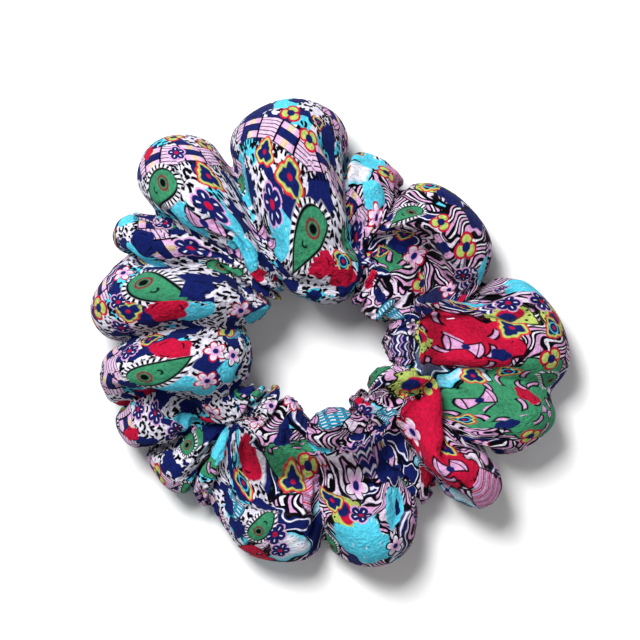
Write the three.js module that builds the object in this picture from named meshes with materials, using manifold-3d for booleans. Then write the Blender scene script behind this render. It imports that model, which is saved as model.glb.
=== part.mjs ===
// A gathered fabric scrunchie: a printed cloth sleeve drawn up on a loop of flat elastic.
//
// The sleeve is one tube of cloth. It gathers into puffs with a crease between each two, and the
// ring opens at the creases when the elastic stretches, so each puff is a solid of its own. The
// elastic and the lengthwise seam's thread run round inside the sleeve, in a channel through the
// puffs, and are divided where the sleeve is. The tube's two ends meet at the closing seam.
//
// Units are millimetres and degrees. +Z is up, the scrunchie lies flat on z = 0, and the origin is
// under the middle of its outline. Angles run anticlockwise from +X about the hair hole's centre.

import * as THREE from 'three';
import { mergeVertices } from 'three/addons/utils/BufferGeometryUtils.js';
import Module from 'manifold-3d';

// ---------------------------------------------------------------- driving dimensions

const RING_CENTRE = { x: -3.614, y: -4.019 }; // the hair hole's centre, a little off the outline's middle

const SEAM_ANGLE = 9; // where the tube's two ends are sewn together
const FULL_TURN = 360;

// The puffs in turn: the angle and outer radius of the crease before each, then its own outer radius,
// inner radius and height. The closing seam is inside the first one.
const PUFFS = [
  { crease: -32, creaseOuter: 49, outer: 62.2, inner: 15.8, height: 30 },
  { crease: 20, creaseOuter: 49, outer: 55.4, inner: 13.4, height: 30 },
  { crease: 58, creaseOuter: 50, outer: 52.0, inner: 12.8, height: 26 },
  { crease: 80, creaseOuter: 48, outer: 61.5, inner: 11.2, height: 31 },
  { crease: 115, creaseOuter: 51, outer: 63.4, inner: 14.6, height: 30 },
  { crease: 140, creaseOuter: 53, outer: 57.2, inner: 14.4, height: 27 },
  { crease: 154, creaseOuter: 53, outer: 55.8, inner: 13.8, height: 30 },
  { crease: 178, creaseOuter: 50, outer: 52.6, inner: 15.4, height: 29 },
  { crease: 197, creaseOuter: 51, outer: 56.0, inner: 16.6, height: 28 },
  { crease: 211, creaseOuter: 53, outer: 54.8, inner: 15.2, height: 28 },
  { crease: 232, creaseOuter: 48, outer: 49.4, inner: 12.2, height: 27 },
  { crease: 245, creaseOuter: 48, outer: 52.6, inner: 12.6, height: 30 },
  { crease: 275, creaseOuter: 51, outer: 54.6, inner: 14.2, height: 30 },
  { crease: 300, creaseOuter: 47, outer: 49.2, inner: 13.8, height: 27 },
  { crease: 309, creaseOuter: 47, outer: 59.0, inner: 13.4, height: 29 },
];

const CREASE_HEIGHT = 0.78; // a crease's height, as a share of its puff's
const CREASE_INNER = 1.5; // how much further out the hole's edge is at a crease
const CREASE_DEPTH = 0.4; // below 0.5, so that a puff is full for most of its width
const PUFF_ROUNDNESS = 0.8; // the power that turns a circle into the puff's fuller section
const FOOT = 1.6; // cloth lower than this is pressed flat on the table
const GAP = 0.5; // between neighbouring puffs, at the elastic's radius

const SEAM_GAP = 1.0; // between the sleeve's two ends, where the closing thread lies
const SEAM_THREAD = 0.4; // diameter of the closing thread
const SEAM_INSET = 1.6; // the closing thread's depth below the cloth's outline

const ELASTIC_RADIUS = 25; // of the loop, to the middle of the band's thickness
const ELASTIC_WIDTH = 6;
const ELASTIC_THICK = 1;
const ELASTIC_Z = 13; // the height of the band's middle
const OVERLAP = { from: -20, to: 7 }; // the stretch where the elastic's two sewn ends lie together
const OVERLAP_STEP = 1.35; // how far outside the first end the second one lies

const TACK = { diameter: 0.4, strokes: 10, span: 16, height: 4.8 }; // zigzag through the elastic's ends
const TACK_CLEAR = 0.5; // from the band's face to the middle of the thread

const LONG_THREAD = { radius: 25.4, z: 9.2, diameter: 0.5 }; // the lengthwise seam's thread

const CHANNEL = { inner: 22.6, outer: 28.8, low: 8.4, high: 17 }; // the way through the puffs

// Mesh fineness.
const PUFF_SIDES = 18;
const PUFF_STEP = 7; // degrees
const BAND_STEP = 8; // degrees
const THREAD_SIDES = 6;
const RING_STEPS = 32;
const STEPS_PER_STROKE = 3;

// ---------------------------------------------------------------- geometry helpers

const wasm = await Module();
wasm.setup();

const { degToRad, radToDeg, lerp } = THREE.MathUtils;

/** A point on the ring, from its angle, its distance from the hole's centre and its height. */
function onRing(angle, radius, z) {
  return [
    RING_CENTRE.x + radius * Math.cos(degToRad(angle)),
    RING_CENTRE.y + radius * Math.sin(degToRad(angle)),
    z,
  ];
}

function solidOf(geometry) {
  return new wasm.Manifold(new wasm.Mesh({
    numProp: 3,
    vertProperties: new Float32Array(geometry.attributes.position.array),
    triVerts: new Uint32Array(geometry.index.array),
  }));
}

/** Moves each vertex of a geometry to place(x, y, z), and turns its faces out if that mirrored it. */
function reshape(geometry, place = (x, y, z) => [x, y, z]) {
  const bare = new THREE.BufferGeometry();
  bare.setIndex(geometry.index);
  bare.setAttribute('position', geometry.attributes.position.clone());
  const p = bare.attributes.position;
  for (let i = 0; i < p.count; i++) p.setXYZ(i, ...place(p.getX(i), p.getY(i), p.getZ(i)));
  const merged = mergeVertices(bare, 1e-4);
  if (solidOf(merged).volume() < 0) {
    const index = merged.index.array;
    for (let i = 0; i < index.length; i += 3) [index[i], index[i + 1]] = [index[i + 1], index[i]];
  }
  return merged;
}

function cut(geometry, tool) {
  const mesh = solidOf(geometry).subtract(solidOf(tool)).getMesh();
  return new THREE.BufferGeometry()
    .setAttribute('position', new THREE.BufferAttribute(mesh.vertProperties, 3))
    .setIndex(new THREE.BufferAttribute(mesh.triVerts, 1));
}

const steps = (from, to, size) => Math.max(1, Math.ceil((to - from) / size));

/** A flat band bent round the ring. Its radius may change from one end to the other. */
function bentBand({ from, to, radius, endRadius = radius, thick, low, high }) {
  const box = new THREE.BoxGeometry(1, 1, 1, 1, steps(from, to, BAND_STEP), 1);
  return reshape(box, (x, y, z) => onRing(
    lerp(from, to, y + 0.5),
    lerp(radius, endRadius, y + 0.5) + x * thick,
    lerp(low, high, z + 0.5),
  ));
}

/** A thread bent round the ring. */
function bentThread({ from, to, radius, z: height, diameter }) {
  const rod = new THREE.CylinderGeometry(0.5, 0.5, 1, THREAD_SIDES, steps(from, to, BAND_STEP));
  return reshape(rod, (x, y, z) => onRing(
    lerp(from, to, y + 0.5),
    radius + x * diameter,
    height + z * diameter,
  ));
}

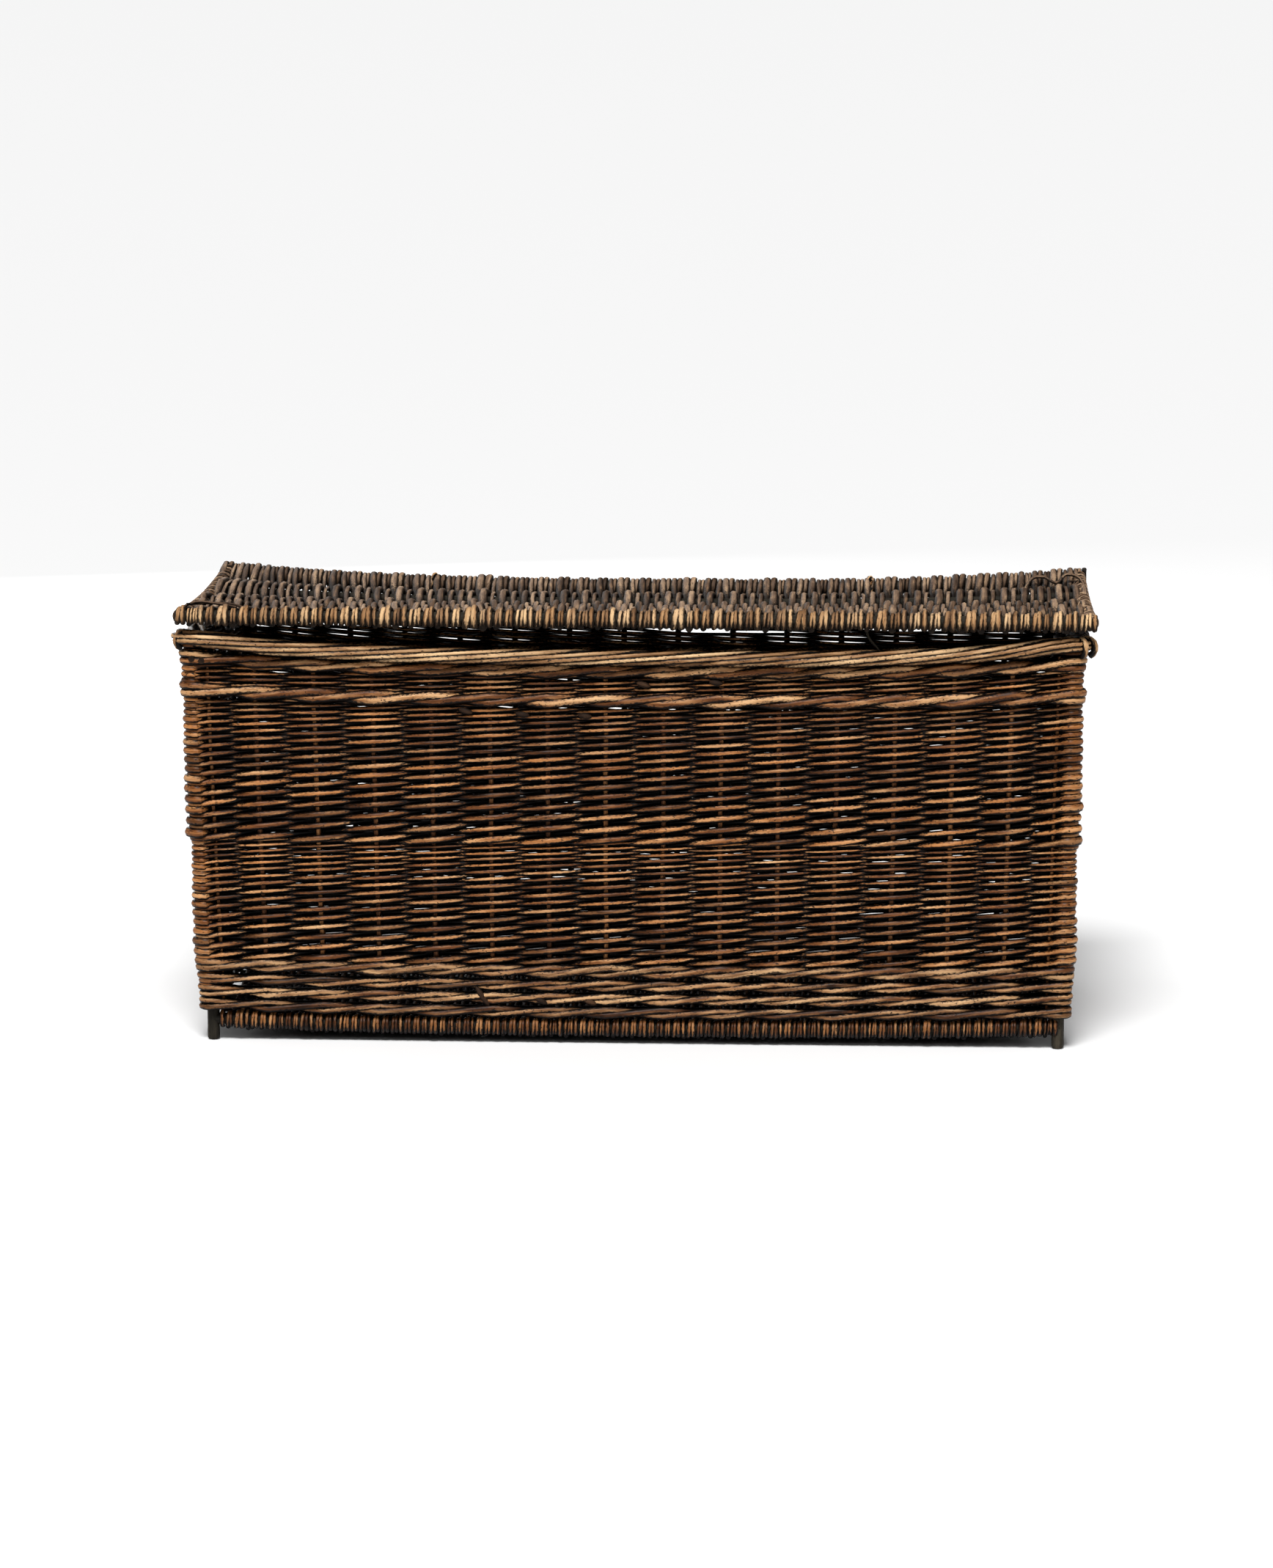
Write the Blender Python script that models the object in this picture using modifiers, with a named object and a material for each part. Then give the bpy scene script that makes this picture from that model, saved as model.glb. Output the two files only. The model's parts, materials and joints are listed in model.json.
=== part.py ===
"""Willow log basket: a square-work hamper on four corner-post feet, with a lid that swings on two willow loops.

Row frame: metres, +X along the length, +Y towards the hinge side, +Z up, origin on the floor under the middle.
The rods of the walls are grouped into bands. Each band is one ring of willow that passes outside one stake and
inside the next, and the band above it does the opposite, as the rods themselves do.
"""

import math

import bmesh
import bpy
from mathutils import Vector

# ---------------------------------------------------------------- driving dimensions, in metres
POST_SPACING_X = 0.8476  # between the corner posts' centres at the floor, along the length
POST_SPACING_Y = 0.369  # the same, front to back
FLARE_X = 0.009  # how far each end leans out by the rim
FLARE_Y = 0.006  # how far the front and the back lean out by the rim

BASE_UNDERSIDE = 0.0135  # the feet hold the woven base this far off the floor, at its corners
BASE_THICKNESS = 0.0195
BASE_WALE_HEIGHT = 0.0535  # the twisted rods that set up the walls
LOWER_RANDING_HEIGHT = 0.1215
UPPER_RANDING_HEIGHT = 0.143
RIM_WALE_HEIGHT = 0.0485

POST_DIAMETER = 0.0125
STAKE_DIAMETER = 0.0065
FRONT_STAKES = 14  # along the front, and along the back
SIDE_STAKES = 4  # along each end
RANDING_THICKNESS = 0.0045  # one rod of the plain weave
WALE_THICKNESS = 0.0065  # one of the stouter rods

BORDER_DIAMETER = 0.0195
BORDER_OVERHANG = 0.012  # the border's centre stands this far outside the stakes

LID_END_OVERHANG = 0.00245  # how far each end of the lid reaches past the border
LID_THICKNESS = 0.0215
LID_EDGE_STICK_DIAMETER = 0.012
LID_INNER_STICK_DIAMETER = 0.009
LID_STICK_SHARES = (0.0, 0.27, 0.42, 0.70, 1.0)  # of the way from the front stick to the back one
END_PAIRING_WIDTH = 0.013  # the twisted rods that close each end of the lid's weave

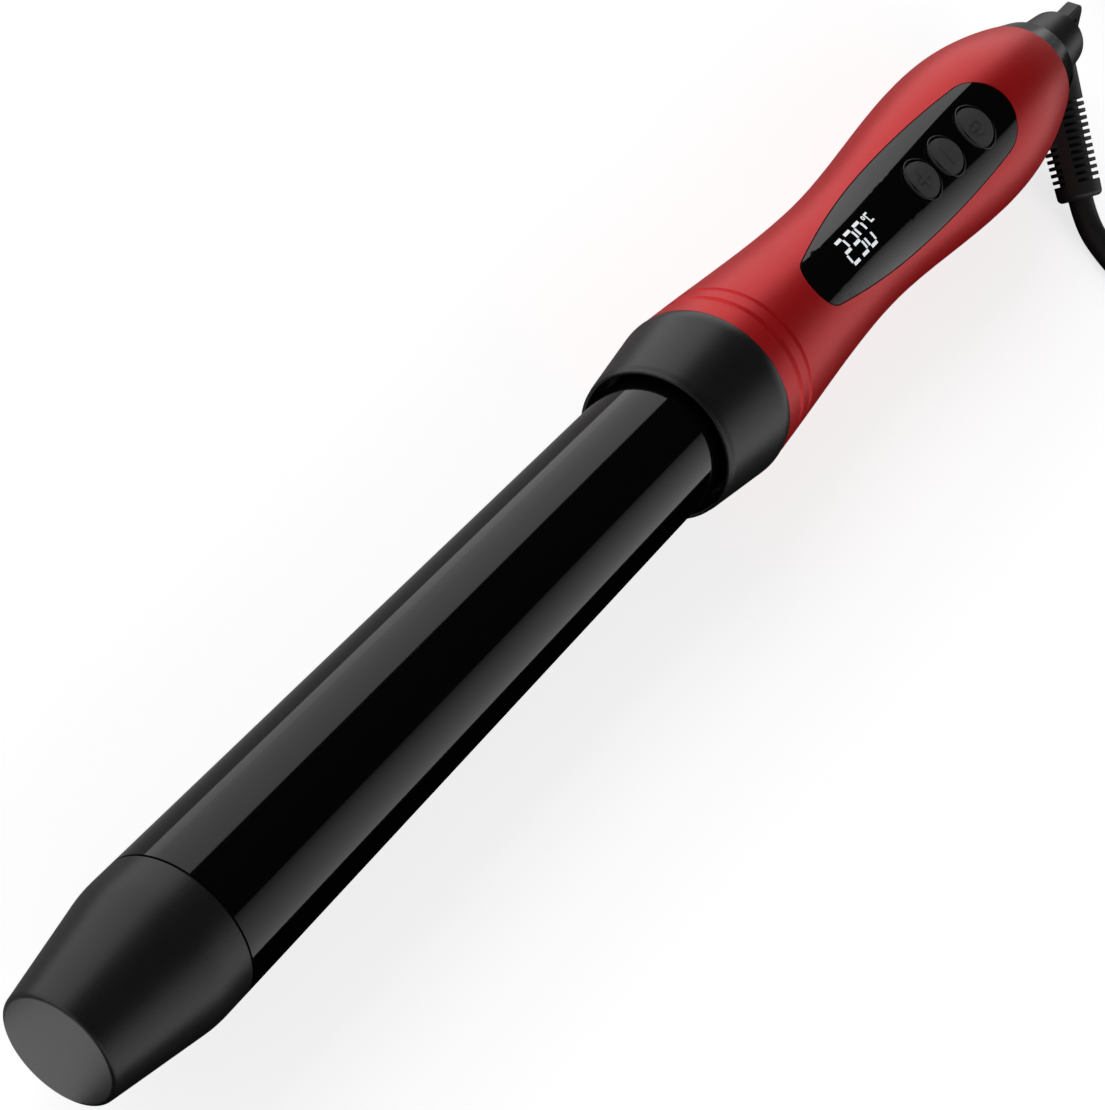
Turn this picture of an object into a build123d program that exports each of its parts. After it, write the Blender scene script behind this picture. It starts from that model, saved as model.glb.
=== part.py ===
from build123d import *
import os
from math import cos, pi, radians, sin, sqrt, tan

# Curling wand: a heated barrel with a cool tip, a waisted handle with a control
# panel, and a swivelling cord head with a hang loop. All sizes are in millimetres.
# Every piece is drawn with the wand's axis on X, the tip at x = 0 and the panel
# facing +Z. At the end each one is moved so that the origin is under the wand's
# middle, on the surface that it lies on.

# ---- Driving dimensions ----------------------------------------------------

# Lengths along the axis, from the tip
cap_length = 31.0
seam_width = 0.5
barrel_show = 169.1
collar_length = 23.9
handle_length = 182.5
ring_length = 11.0
head_gap = 0.35
head_length = 21.7
loop_reach = 13.0

# Tip cap
cap_face_radius = 11.65
cap_edge = 0.9
cap_cone_length = 22.6
cap_cone_radius = 15.8
cap_blend = 26.0
cap_wall = 2.6
cap_spigot = 10.0
cap_spigot_radius = 12.4

# Barrel and what it holds
barrel_radius = 16.0
barrel_wall = 1.2
barrel_hidden = 38.0
heater_start = 24.0
heater_length = 130.0
plate_count = 4
plate_inset = 2.0
plate_length = 24.0
plate_width = 12.0
plate_thickness = 2.1
electrode_thickness = 0.4
film_thickness = 0.15
sensor_radius = 1.2
sensor_proud = 1.0
sensor_length = 20.0
fuse_radius = 2.0
fuse_length = 12.0
core_bore_height = 8.0

# Seat that carries the barrel, and the collar round it
seat_wall = 1.95
seat_setback = 9.0
seat_lap = 5.5
seat_tail = 14.0
seat_tail_wall = 1.15
collar_front_radius = 18.9
collar_lip_radius = 18.25
collar_lip_bore = 17.6
collar_lip_length = 2.0
collar_rear_radius = 21.35
collar_roll = 0.8
collar_lip_swell = 0.25
collar_blend = 1.0
collar_heel_step = 0.05
collar_land = 2.2

# Handle: radii at its front, waist, belly and rear; the waist lies behind the front and
# the belly before the rear by these lengths
handle_front_radius = 21.18
waist_radius = 17.09
belly_radius = 21.84
handle_rear_radius = 16.43
waist_place = 70.0
belly_inset = 38.0
front_slope = -0.058
rear_slope = -0.264
handle_wall = 2.6
wall_lap = 0.3
land_rise = 0.15
groove_places = (7.0, 12.3)
groove_widths = (2.4, 1.8)
groove_depth = 0.45

# Control panel: its distances from the handle's front and rear
panel_start = 30.6
panel_inset = 42.5
panel_half_width = 12.0
panel_nose_radius = 6.6
panel_tail_radius = 10.8
panel_thickness = 1.4
panel_gap = 0.25
panel_ledge = 1.6
panel_margin = 3.0

# Buttons, as distances from the panel's rear end
plus_inset = 46.9
minus_inset = 34.2
power_inset = 18.1
small_cap_radius = 5.15
power_cap_radius = 5.7
cap_clearance = 0.3
hole_bevel = 0.4
cap_rise = 0.35
flange_margin = 0.9
flange_thickness = 0.8
flange_gap = 0.15
button_travel = 0.6
glyph_size = 4.9
glyph_stroke = 1.0
glyph_gap_share = 2.4
glyph_stick_inset = 0.35
glyph_rise = 0.25

# Readout: its distance from the panel's front end and its shift to one side
readout_inset = 19.0
readout_offset = 0.7
digit_height = 7.3
digit_width = 4.3
digit_pitch = 5.1
segment_width = 0.85
segment_gap = 0.14
segment_depth = 0.3
unit_height = 2.8
unit_gap = 0.3
unit_ring_radius = 0.62
unit_ring_bore = 0.25
unit_letter_start = 1.6
unit_letter_width = 1.74
unit_stroke = 0.47

# Circuit board, set against the panel's two ends, and what stands on it
board_front_inset = 2.9
board_rear_excess = 3.5
board_half_width = 10.5
board_height = 6.4
board_thickness = 1.6
post_radius = 2.2
post_spread = 6.0
post_inset = 7.0
switch_size = 6.0
switch_height = 5.0
switch_body_share = 0.7
plunger_radius = 1.7
display_length = 24.0
display_half_width = 5.3
display_height = 5.2

# Parts under the board: where each starts as a share of the board's length, then its
# length, half width and height
chip_size = (0.182, 10.0, 5.0, 1.6)
capacitor_size = (0.364, 15.0, 4.0, 12.0)
triac_size = (0.564, 10.0, 2.3, 15.0)
buzzer_share = 0.755
buzzer_radius = 4.8
buzzer_height = 7.0

# Wires
lead_radius = 0.7
lead_bend = 4.0
supply_bend = 3.0
lead_gap = 0.05
lead_spread = 3.0
lead_lap = 6.0
lead_run = 4.0
lead_rise = 12.0
lead_drop = 2.5
supply_lap = 3.0
supply_landing = 9.0
supply_end = 16.0
lead_end = 20.0
supply_spread = 2.0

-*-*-

• **WORK TO DO**
Print exactly the lines from the one containing "Turn this picture" to the one containing "core_bore_height = 8.0", both included, and nothing else.

• **OUTPUT OF THE EXERCISE**
Turn this picture of an object into a build123d program that exports each of its parts. After it, write the Blender scene script behind this picture. It starts from that model, saved as model.glb.
=== part.py ===
from build123d import *
import os
from math import cos, pi, radians, sin, sqrt, tan

# Curling wand: a heated barrel with a cool tip, a waisted handle with a control
# panel, and a swivelling cord head with a hang loop. All sizes are in millimetres.
# Every piece is drawn with the wand's axis on X, the tip at x = 0 and the panel
# facing +Z. At the end each one is moved so that the origin is under the wand's
# middle, on the surface that it lies on.

# ---- Driving dimensions ----------------------------------------------------

# Lengths along the axis, from the tip
cap_length = 31.0
seam_width = 0.5
barrel_show = 169.1
collar_length = 23.9
handle_length = 182.5
ring_length = 11.0
head_gap = 0.35
head_length = 21.7
loop_reach = 13.0

# Tip cap
cap_face_radius = 11.65
cap_edge = 0.9
cap_cone_length = 22.6
cap_cone_radius = 15.8
cap_blend = 26.0
cap_wall = 2.6
cap_spigot = 10.0
cap_spigot_radius = 12.4

# Barrel and what it holds
barrel_radius = 16.0
barrel_wall = 1.2
barrel_hidden = 38.0
heater_start = 24.0
heater_length = 130.0
plate_count = 4
plate_inset = 2.0
plate_length = 24.0
plate_width = 12.0
plate_thickness = 2.1
electrode_thickness = 0.4
film_thickness = 0.15
sensor_radius = 1.2
sensor_proud = 1.0
sensor_length = 20.0
fuse_radius = 2.0
fuse_length = 12.0
core_bore_height = 8.0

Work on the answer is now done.